In this stark portrait of a maid and the three sisters she serves, one of whom is terminally ill, “Bergman’s dark vision of the human condition has focused on individuals incapable of real interpersonal communications except on the most primitive level.”

And, as in almost all of the filmmakers work, Nykvist’s cinematography once again ignites the screen, achieving a “bizarre and magnificently unnerving…configuration of human emotion, [in which] there’s a palpable discomfort…gazing with unwavering patience into the faces of its four females.”

“Scenes From a Marriage” (1973)

It’s been said that Bergman’s passion for Ullman transformed him as a director, and, in her own words, made her bloom on screen as an actor. One of her most powerful performances came forth in the original “Scenes From a Marriage,” which gave audiences a raw and brutally honest view of the unraveling of a long-term relationship over the course of a ten-year period. 

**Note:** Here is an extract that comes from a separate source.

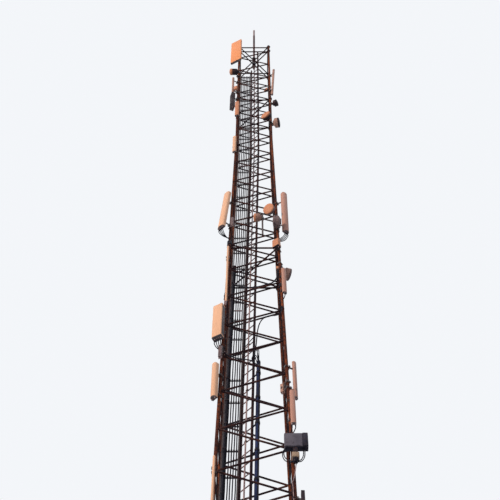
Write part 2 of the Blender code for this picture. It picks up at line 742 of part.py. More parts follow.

Originally a six-part miniseries made for Swedish television, the piece was then adapted for the stage and has since been performed around the world and edited down into a feature film. Winner of the Golden Globe for Best Foreign Language Film, the movie has, once again, been made into a miniseries, this time starring Hollywood heavyweights Jessica Chastain and Oscar Isaac as the couple in question. The five-episode limited series re-examines the show’s iconic depiction of love, hatred, desire, monogamy, marriage, and divorce through the lens of a contemporary American couple and will premiere at the 78th Venice International Film Festival.